Under the terms of Pokémon Go's privacy policy, the company states it could potentially sell the personal data it acquires, and considers players' personal information to be a business asset.

Developer Niantic Labs said the access was requested in error and that they corrected the permissions in an update on Tuesday, but researchers say smartphone apps are increasingly rifling through sensitive personal information they do not need.

Ari Rubinstein of Product Security at Slack noted in a blog post that full access was most likely an honest mistake: "There is an undocumented flow of being able to exchange a token with the https://www.google.com/accounts/OAuthLogin scope for a session token for google properties," he said. "I believe this is a mistake on Google and Niantic's part, and isn't being used maliciously in the way that was originally suggested."

CSIRO's Data61 Networks Group research leader Dr Daali Kaafar said that "the issue is not confined to this particular app ... it is very, very common. It is estimated that more than half of the (Android) apps are accessing things they don't need."

He said even though Pokémon Go was an example of accidentally accessing more data than necessary, it was endemic in a market that had become hungrier and hungrier for data.

The permissions apps request goes beyond simple collection of personal details and, in extreme examples, can let apps monitor text messages and track all browser traffic sent from a device.

Several simple torch apps on the Android market also request your location on download, Kaafar said.

Canberra University's Centre for Internet Security director Nigel Phair said users don't realise the value of the information they hand over.

"That's the problem: people don't value their personally identifying information ... we still haven't got this correlation between real world and online," Phair said.

He said it was pretty obvious that companies like Google carve most of their profits out of other people's information by using it for lucrative targeted advertising, and urged the ACCC to be more active in policing the market.

"We need carrot and stick. The ACCC do a great job in so many other areas, this is just another consumer area they need to devote resources to," he said.

The ACCC said it could get involved if Australian Consumer Law was breached by businesses misleading consumers about the information they collect.

Both Phair and Kaafar said it was unrealistic to expect users to read often opaque privacy policies, which in Pokémon Go's case is nearly 3,000 words long.

Phair said the onus shouldn't fall solely on consumers, and that a simple explanation of app permissions could properly inform users.

Ever since the Australian Federal Budget of 2014 was handed down, the Office of the Australian Information Commissioner has been in a state of limbo with regards to its future.

Initially set to be disbanded, the office struggled on without any funding set aside for it thanks to an obstinate Senate refusing to pass the legislation that would abolish it.

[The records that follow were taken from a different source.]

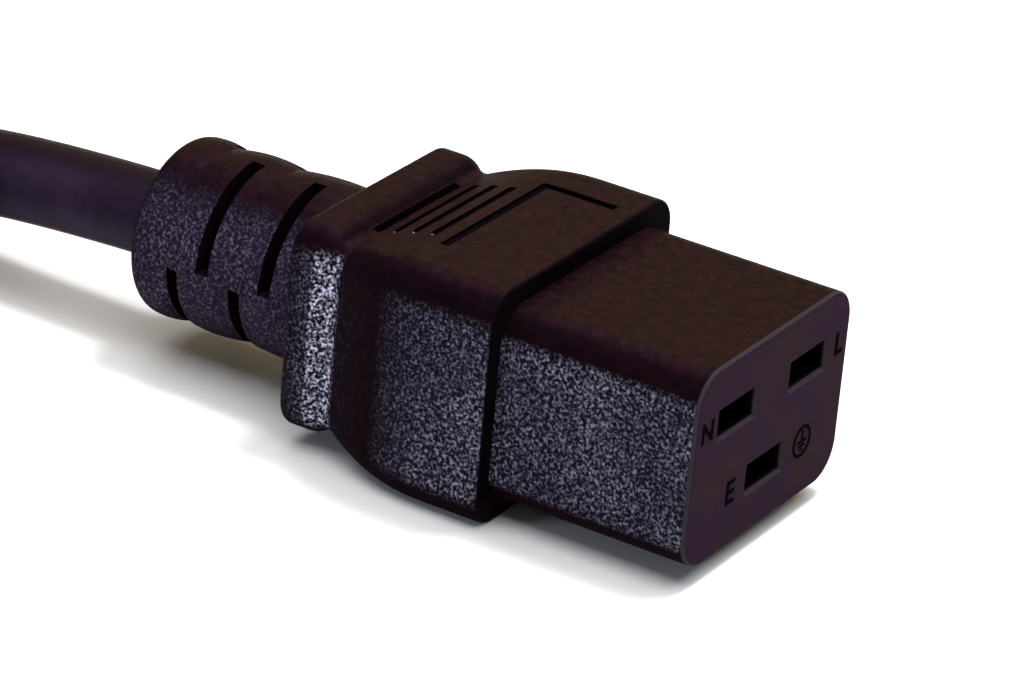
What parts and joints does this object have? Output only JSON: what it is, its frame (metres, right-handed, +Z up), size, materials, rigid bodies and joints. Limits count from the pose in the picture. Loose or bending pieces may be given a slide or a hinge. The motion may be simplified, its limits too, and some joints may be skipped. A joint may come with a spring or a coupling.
{
  "type": "c19 power connector",
  "caption": "Straight overmoulded cord connector with a slotted strain-relief boot, on a coiled round lead that ends in a matching shrouded plug.",
  "frame": {"origin": "centre of the connector's mating face", "axes": "+X out of the mating face, +Z up from the surface that the connector lies on, +Y to its far side"},
  "size_m": [0.1963, 0.119, 0.0417],
  "materials": {
    "body": "spark-eroded matte black PVC",
    "nose": "fine matte black nylon",
    "nylon": "natural nylon",
    "jacket": "smooth matte black PVC",
    "strap": "woven hook-and-loop",
    "contact_metal": "stamped",
    "pin_metal": "nickel-plated brass",
    "copper": "bare copper strand",
    "core_brown": "extruded PVC",
    "core_blue": "extruded PVC",
    "core_green": "extruded PVC with a yellow stripe"
  },
  "bodies": {
    "root": {"coil_tie": "strap", "conductor_earth": "copper", "conductor_line": "copper", "conductor_neutral": "copper", "contact_earth": "contact_metal", "contact_line": "contact_metal", "contact_neutral": "contact_metal", "cord_coil": "jacket", "cord_run": "jacket", "cord_tail": "jacket", "core_earth": "core_green", "core_line": "core_brown", "core_neutral": "core_blue", "jacket_end": "jacket", "nose_insert": "nose", "overmould": "body", "pin_earth": "pin_metal", "pin_line": "pin_metal", "pin_neutral": "pin_metal", "plug_carrier": "nose", "plug_conductor_earth": "copper", "plug_conductor_line": "copper", "plug_conductor_neutral": "copper", "plug_core_earth": "core_green", "plug_core_line": "core_brown", "plug_core_neutral": "core_blue", "plug_jacket_end": "jacket", "plug_overmould": "body", "plug_rear_cap": "nylon", "rear_cap": "nylon"}
  },
  "joints": []
}
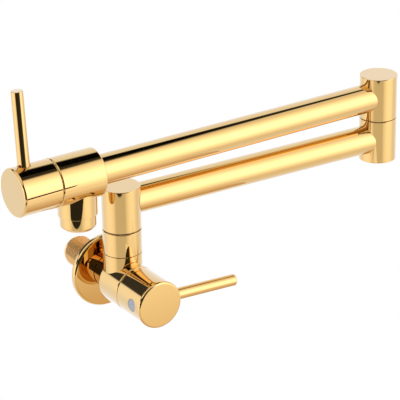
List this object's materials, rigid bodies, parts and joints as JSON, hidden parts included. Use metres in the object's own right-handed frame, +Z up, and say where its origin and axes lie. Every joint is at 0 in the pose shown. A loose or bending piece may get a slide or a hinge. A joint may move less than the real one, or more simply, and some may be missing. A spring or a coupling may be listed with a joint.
{
  "type": "wall mounted pot filler tap",
  "caption": "Wall mounted folding pot filler tap with double-jointed swivel arm, quarter-turn valves at the wall and at the spout, rod levers and polished gold finish.",
  "frame": {"origin": "where the inlet's axis meets the wall's surface, at the back of the flange gasket", "axes": "+Z up, +Y into the wall along the inlet, +X along the wall towards the folded elbow"},
  "size_m": [0.3749, 0.1308, 0.2204],
  "materials": {
    "gold": "mirror-polished gold plating",
    "brass": "machined brass",
    "steel": "plain stainless steel",
    "ceramic": "lapped white ceramic",
    "rubber": "black seal rubber",
    "acetal": "white bearing plastic",
    "grey_plastic": "grey moulded plastic",
    "plug": "blue-grey plastic"
  },
  "bodies": {
    "wall_base": {"wall_flange": "gold", "flange_gasket": "rubber", "flange_o_ring": "rubber", "inlet_nipple": "gold", "nipple_seal": "rubber", "wall_valve_body": "gold", "wall_port_seal": "rubber", "wall_fixed_disc": "ceramic", "wall_cartridge_body": "brass", "wall_cartridge_nut": "brass", "shoulder_collar": "gold", "shoulder_pivot": "brass", "shoulder_lower_o_ring": "rubber", "shoulder_upper_o_ring": "rubber", "shoulder_slip_washer": "acetal"},
    "wall_handle": {"wall_turning_disc": "ceramic", "wall_stem": "brass", "wall_stem_o_ring": "rubber", "wall_handle_cap": "gold", "wall_lever": "gold", "wall_handle_grub_screw": "steel", "wall_index_plug": "plug"},
    "lower_arm": {"lower_arm_hub": "gold", "shoulder_retaining_screw": "steel", "lower_arm_tube": "gold", "elbow_lower_hub": "gold", "elbow_pivot": "brass", "elbow_lower_o_ring": "rubber", "elbow_upper_o_ring": "rubber", "elbow_slip_washer": "acetal"},
    "upper_arm": {"elbow_upper_hub": "gold", "elbow_retaining_screw": "steel", "upper_arm_tube": "gold", "spout_valve_body": "gold", "spout_port_seal": "rubber", "spout_fixed_disc": "ceramic", "spout_cartridge_body": "brass", "spout_cartridge_nut": "brass", "aerator_ring": "gold", "aerator_insert": "grey_plastic", "aerator_mesh": "steel", "aerator_washer": "rubber"},
    "spout_handle": {"spout_turning_disc": "ceramic", "spout_stem": "brass", "spout_stem_o_ring": "rubber", "spout_handle_cap": "gold", "spout_lever": "gold", "spout_handle_grub_screw": "steel", "spout_index_plug": "plug"}
  },
  "joints": [
    {"name": "shoulder_swing", "type": "hinge", "parent": "wall_base", "child": "lower_arm", "pos_m": [0, -0.031, 0.0705], "axis": [0, 0, 1], "range_deg": [-177.9, 2.1]},
    {"name": "elbow_swing", "type": "hinge", "parent": "lower_arm", "child": "upper_arm", "pos_m": [0.25433, -0.04033, 0.1085], "axis": [0, 0, 1], "continuous": true},
    {"name": "wall_handle_turn", "type": "hinge", "parent": "wall_base", "child": "wall_handle", "pos_m": [0, -0.0749, 0], "axis": [0, 1, 0], "range_deg": [0, 90]},
    {"name": "spout_handle_turn", "type": "hinge", "parent": "upper_arm", "child": "spout_handle", "pos_m": [0.25433, -0.04033, 0.1085], "axis": [1, 0.0079, 0], "range_deg": [0, 90]}
  ]
}
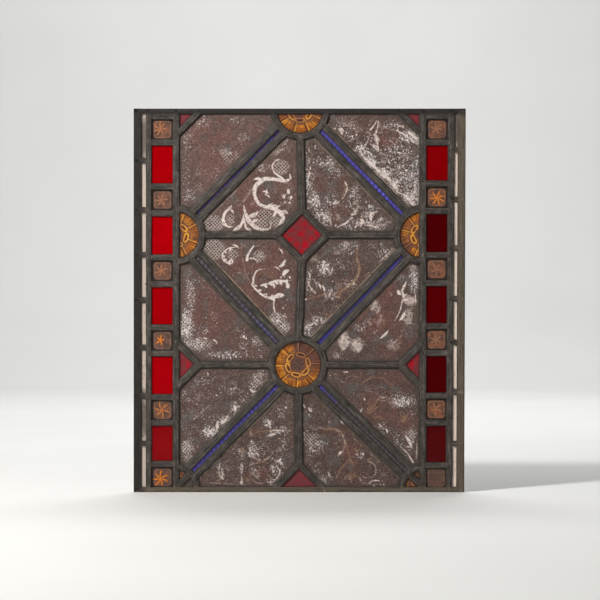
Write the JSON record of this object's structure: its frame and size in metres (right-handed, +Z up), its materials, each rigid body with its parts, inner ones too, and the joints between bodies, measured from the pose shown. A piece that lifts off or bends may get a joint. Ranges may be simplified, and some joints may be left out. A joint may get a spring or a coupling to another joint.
{
  "type": "leaded stained glass window panel",
  "caption": "Flat upright leaded light: painted and coloured glass quarries, roundels and fillets held in a net of soldered lead cames, with a flat came all round.",
  "frame": {"origin": "middle of the bottom edge, halfway through the panel's thickness", "axes": "+Z up, +X to the right seen from the front; the painted front faces -Y"},
  "size_m": [0.498, 0.007, 0.575],
  "materials": {
    "lead_came": "dull weathered lead with darker tarnish and flattened solder joints",
    "grisaille_glass": "fired brown paint over clear glass, worn scroll ornament left pale",
    "ruby_glass": "clear deep red",
    "diapered_ruby_glass": "red glass with a dark painted dotted flower",
    "amber_glass": "yellow-stained glass with brown painted petals",
    "stained_quarry_glass": "brown painted ground round an orange stained flower",
    "blue_glass": "blue-violet strip with painted beads",
    "white_glass": "milky off-white strip"
  },
  "bodies": {
    "root": {"blue_fillet_lower_left": "blue_glass", "blue_fillet_lower_right": "blue_glass", "blue_fillet_middle_left": "blue_glass", "blue_fillet_middle_right": "blue_glass", "blue_fillet_upper_left": "blue_glass", "blue_fillet_upper_right": "blue_glass", "flower_quarry_left_1": "stained_quarry_glass", "flower_quarry_left_2": "stained_quarry_glass", "flower_quarry_left_3": "stained_quarry_glass", "flower_quarry_left_4": "stained_quarry_glass", "flower_quarry_left_5": "stained_quarry_glass", "flower_quarry_left_6": "stained_quarry_glass", "flower_quarry_right_1": "stained_quarry_glass", "flower_quarry_right_2": "stained_quarry_glass", "flower_quarry_right_3": "stained_quarry_glass", "flower_quarry_right_4": "stained_quarry_glass", "flower_quarry_right_5": "stained_quarry_glass", "flower_quarry_right_6": "stained_quarry_glass", "lead_cames": "lead_came", "pane_lower_left_inner": "grisaille_glass", "pane_lower_left_outer": "grisaille_glass", "pane_lower_right_inner": "grisaille_glass", "pane_lower_right_outer": "grisaille_glass", "pane_middle_left_inner": "grisaille_glass", "pane_middle_left_outer": "grisaille_glass", "pane_middle_right_inner": "grisaille_glass", "pane_middle_right_outer": "grisaille_glass", "pane_upper_left_inner": "grisaille_glass", "pane_upper_left_outer": "grisaille_glass", "pane_upper_right_inner": "grisaille_glass", "pane_upper_right_outer": "grisaille_glass", "roundel_centre": "amber_glass", "roundel_corner_left_lower": "amber_glass", "roundel_corner_left_upper": "amber_glass", "roundel_corner_right_lower": "amber_glass", "roundel_corner_right_upper": "amber_glass", "roundel_left": "amber_glass", "roundel_right": "amber_glass", "roundel_top": "amber_glass", "ruby_diamond_bottom": "diapered_ruby_glass", "ruby_diamond_centre": "diapered_ruby_glass", "ruby_diamond_left": "diapered_ruby_glass", "ruby_diamond_right": "diapered_ruby_glass", "ruby_diamond_top_left": "diapered_ruby_glass", "ruby_diamond_top_right": "diapered_ruby_glass", "ruby_left_1": "ruby_glass", "ruby_left_2": "ruby_glass", "ruby_left_3": "ruby_glass", "ruby_left_4": "ruby_glass", "ruby_left_5": "ruby_glass", "ruby_right_1": "ruby_glass", "ruby_right_2": "ruby_glass", "ruby_right_3": "ruby_glass", "ruby_right_4": "ruby_glass", "ruby_right_5": "ruby_glass", "white_fillet_left": "white_glass", "white_fillet_right": "white_glass"}
  },
  "joints": []
}
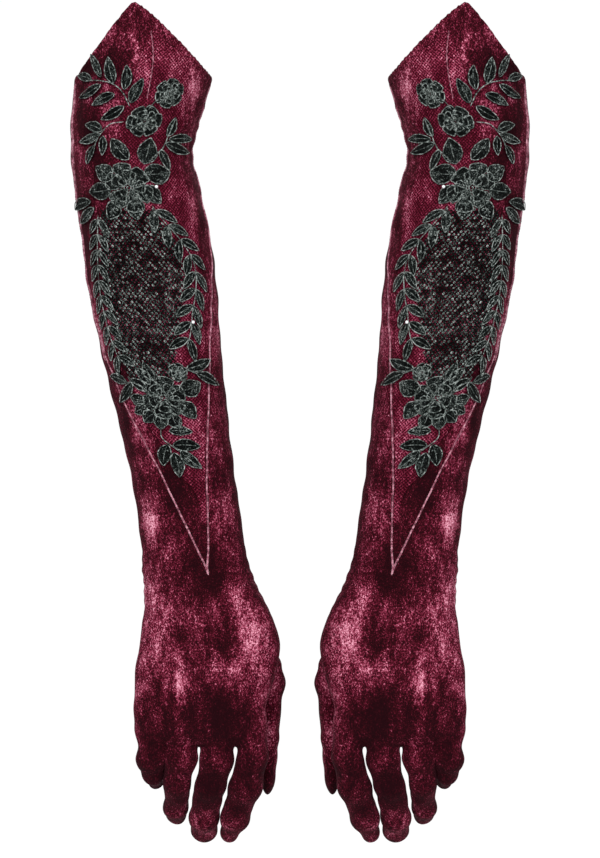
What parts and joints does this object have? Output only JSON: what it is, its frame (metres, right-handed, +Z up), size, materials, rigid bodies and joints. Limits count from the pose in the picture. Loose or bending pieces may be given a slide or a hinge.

After its near-death experience, the office was eventually handed AU$9.3 million annually for the next four years in the 2016 budget, although that funding will mostly be syphoned off the Australian Human Rights Commission.

As well as being the Australian Privacy Commissioner, Pilgrim has been in the role of Acting Australian Information Commissioner since July 2015 on a series of three-month appointments.

Pilgrim's current appointments are to expire next Tuesday.